Он вскочил, заметался по моей комнатушке.
– Я проснулся один! И в смятении, но я знаю, что он ждет меня там! И я должен ехать, должен, во что бы то ни стало… судьба зовет меня.
Было ли это и вправду знаком судьбы или же воплощением Мишенькиных фантазий и надежд, я не знаю. Но как бы там ни было, поездки этой Мишенька ожидал с нетерпением. И готовился явить себя.
Глава 5
Царевна Волхова
У Людмилы промокли ноги.
Мокрые ноги она с детства ненавидела, наверное, потому, что обладала воистину удивительной способностью находить лужи, даже когда они отсутствовали.
Мама расстраивалась.
Пугала простудой.
И заставляла пить луковый отвар, мерзкий привкус которого надолго оставался во рту. Когда Людочка повзрослела, то больше привкуса ее беспокоил запах вареного лука и еще чего-то гадкого, самой Людмиле напоминавшего вонь паленых тряпок.
Разве от красивой девушки может пахнуть палеными тряпками?
Нет, Людмила себя не считала красивой, уже тогда не считала. Да и мама не единожды подчеркивала, что главное – красота душевная. Тонкость чувств. А тело… Людмила в нее пошла. Чересчур высокая для девушки. Слишком худая. То ли дело Надька Кореванова, которая к шестнадцати годам оформилась.
Мама
Стеснения в ней никогда не было.
И замуж она вышла.
Трижды. И на последней встрече выпускников выглядела неплохо, молодо, пожалуй, слишком молодо для своих лет.
Надька явилась в вязаной норковой шубке, в белых сапогах.
Она громко смеялась и спрашивала всех о жизни, будто желая убедиться, что собственная ее удалась. А Людмиле посочувствовала.
И посоветовала стрижку сменить.
Людмила и сама собиралась, но вот… уперлась и все тут. Почему-то казалось, что если последовать Надькиному совету, то она, Людмила, предаст какие-то неоформленные, но явно существующие принципы. А теперь вдруг захотелось эти принципы предать.
Измениться.
Сделаться такой, как Надька. Невысокая. Крепенькая, ладная и в свои почти сорок… на вид ей не больше двадцати пяти. И навряд ли белые Надькины сапоги промокают.
Не те мысли, неправильные.
Ей бы о Мишке думать, который оказался не так прост, как Людмиле представлялось. Мама говорила, что Людмила слишком хорошо думает о людях, забывая, что сама же сделала Людмилу такой. Нет, это не было упреком.
Сожалением?
Будь Людмила чуть более меркантильна, наверное, не оставила бы за собой осколки маминых несбывшихся надежд.

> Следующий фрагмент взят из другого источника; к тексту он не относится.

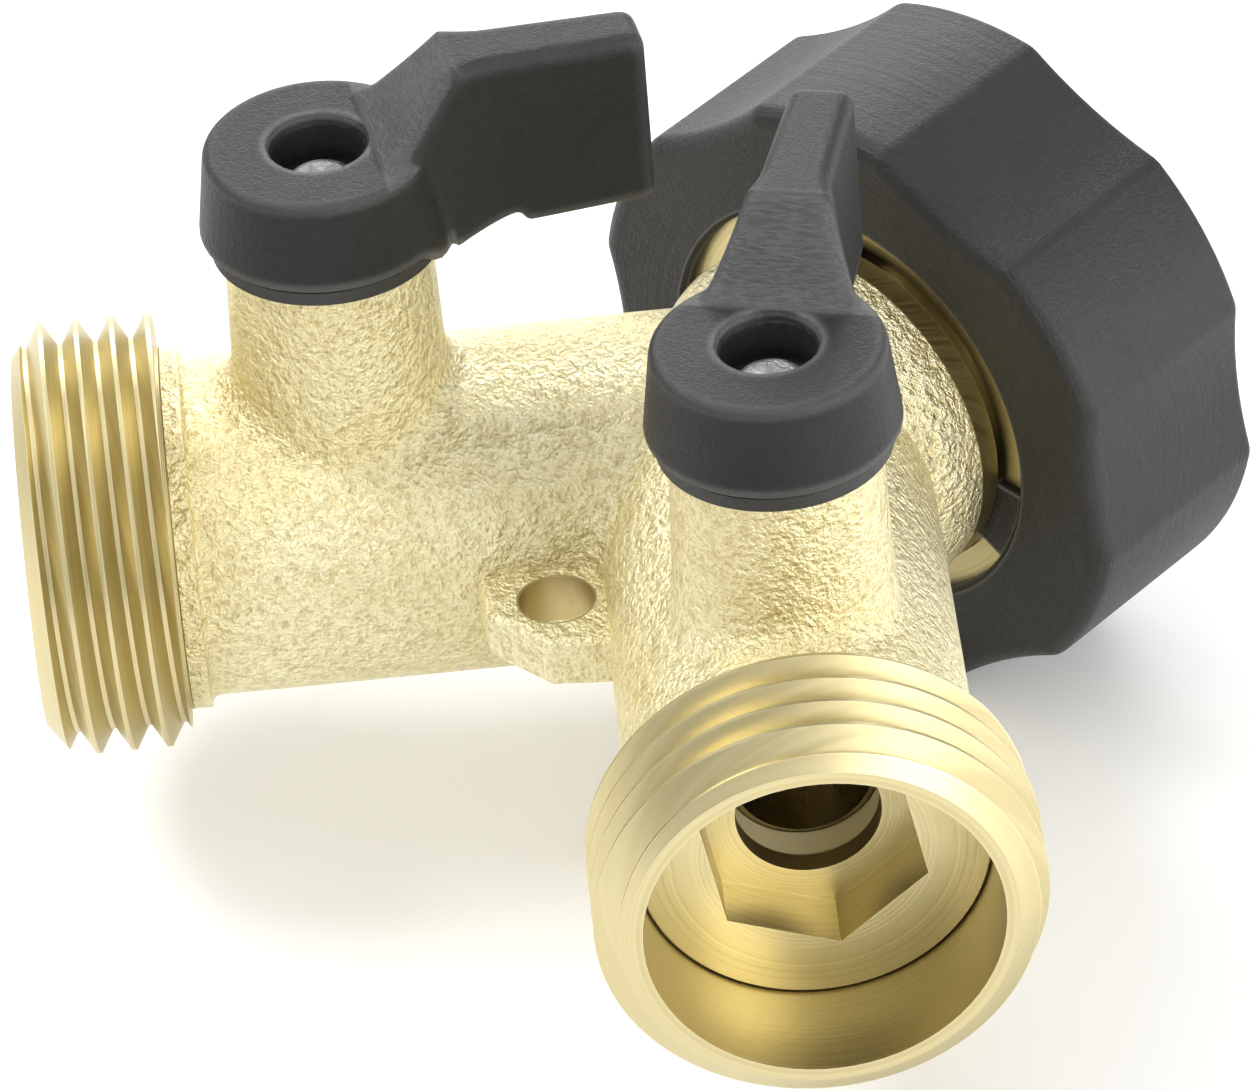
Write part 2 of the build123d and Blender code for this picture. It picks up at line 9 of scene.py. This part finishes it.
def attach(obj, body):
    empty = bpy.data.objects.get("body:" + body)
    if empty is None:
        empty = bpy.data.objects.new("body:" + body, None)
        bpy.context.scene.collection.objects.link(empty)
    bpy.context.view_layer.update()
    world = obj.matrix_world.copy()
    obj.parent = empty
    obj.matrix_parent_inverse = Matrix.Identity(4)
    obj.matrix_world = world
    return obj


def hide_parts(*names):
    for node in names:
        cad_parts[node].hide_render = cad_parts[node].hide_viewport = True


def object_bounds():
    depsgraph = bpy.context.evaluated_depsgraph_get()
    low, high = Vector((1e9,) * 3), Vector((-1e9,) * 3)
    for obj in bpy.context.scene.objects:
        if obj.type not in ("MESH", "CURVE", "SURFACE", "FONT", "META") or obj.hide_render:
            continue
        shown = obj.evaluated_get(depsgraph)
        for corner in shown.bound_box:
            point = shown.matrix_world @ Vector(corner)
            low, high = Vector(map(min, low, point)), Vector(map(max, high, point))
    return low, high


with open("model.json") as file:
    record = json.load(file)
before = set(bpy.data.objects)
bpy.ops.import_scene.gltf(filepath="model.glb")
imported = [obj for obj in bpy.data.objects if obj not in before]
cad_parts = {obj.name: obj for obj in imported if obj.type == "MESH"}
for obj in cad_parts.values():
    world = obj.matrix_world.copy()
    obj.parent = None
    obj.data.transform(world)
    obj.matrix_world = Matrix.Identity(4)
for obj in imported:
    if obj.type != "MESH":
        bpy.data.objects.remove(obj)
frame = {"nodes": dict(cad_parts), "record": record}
cad_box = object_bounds()
nodes = frame["nodes"]
MM = 0.001
DIAGONAL = sqrt(0.5)

# Layout of the part, in millimetres: the arms meet at JUNCTION_Y and reach out at 45 degrees.
JUNCTION_Y = -24.0
STEM_AT = 25.2  # along each arm
STEM_REACH = STEM_AT * DIAGONAL
LEVER_ANGLE = {"left": 54.0, "right": 120.0}
SIDES = {"left": -1, "right": 1}
THREADED_FROM = 36.4
NECK_LAND_FROM = -16.35
EYELET_AT = -43.0
EYELET_HOLE_R = 2.35
SHARP = radians(27)

# ---------------------------------------------------------------- camera

CAMERA_AT = Vector((322.05, -375.08, 350.68)) * MM
CAMERA_RIGHT = Vector((0.75637, 0.65076, -0.06655))
CAMERA_DOWN = Vector((0.35064, -0.48921, -0.79857))
CAMERA_AHEAD = Vector((-0.55223, 0.58068, -0.59821))
LENS = 272.94
SENSOR_WIDTH = 36.0
CLIP_NEAR = 0.01
CLIP_FAR = 20.0


def make_camera():
    data = bpy.data.cameras.new("camera")
    data.lens = LENS
    data.sensor_width = SENSOR_WIDTH
    data.sensor_fit = "HORIZONTAL"
    data.clip_start = CLIP_NEAR
    data.clip_end = CLIP_FAR
    camera = bpy.data.objects.new("camera", data)
    bpy.context.scene.collection.objects.link(camera)
    turn = Matrix((CAMERA_RIGHT, -CAMERA_DOWN, -CAMERA_AHEAD)).transposed().to_4x4()
    camera.matrix_world = Matrix.Translation(CAMERA_AT) @ turn
    bpy.context.scene.camera = camera


make_camera()

# ---------------------------------------------------------------- material nodes

NOISE_SPAN = (0.3, 0.7)  # noise values run mostly between these
CLOUD_SPAN = (0.35, 0.65)  # a narrower span makes clearer patches
LINE_ROUGHNESS = 0.6
COLOUR_MIX_INPUTS = (0, 6, 7)  # the share and the two colours, among the mix node's sockets
COLOUR_MIX_OUTPUT = 2
EDGE_SAMPLES = 6
EDGE_BEGINS = 0.995  # cosine of the bend where edge wear and painted highlight begin
EDGE_FULL = 0.85  # and where they are full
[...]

Она потопталась у подъезда – кто-то бросил старый половичок, который уже успел намокнуть.
Дверь без домофона.
Третий этаж.
Квартира седьмая, с железной дверью, которая выделялась среди прочих новизною и блеском. У двери тоже половичок, но чистенький. На такой и ступать-то боязно.
Открыли не сразу. Людмила звонила и звонила, потому как признание, что Ольги нет дома, означало бы необходимость спуститься, выйти под дождь.
Вернуться домой.
Пешком.
Автобусы ходят из рук вон плохо. А Стас уехал. Предлагал ведь подождать, но Людмила отказалась. Дура. Небось Надька такого не упустила бы. А что? Не старый еще. Состоятельный. Мишка называл брата богатеньким Буратино, но на Буратино тот не похож. Скорее уж на медведя-шатуна. Огромен. Мрачен. Неразговорчив. Однако притом рядом с ним Людмила не чувствует той обычной скованности, которая так характерна для нее.
И это пугает.
– Чего надо? – Дверь распахнулась неожиданно. – О… привет.
Ольга была дома.
Спала, судя по виду.
Всклоченная, растрепанная, она напоминала Людмиле безумную гадалку. Волосы-пакля черного цвета. Бледное, мятое лицо. Темные глаза… на самом деле – линзы. Собственные голубые глаза Ольгу не устраивали.
– Доброго дня, – поздоровалась Людмила. – Впустишь? Разговор есть.
– Про Мишку, что ль? – Ольга зевнула.
Пахло от нее коньяком и сигаретами, и еще, кажется, мужским одеколоном.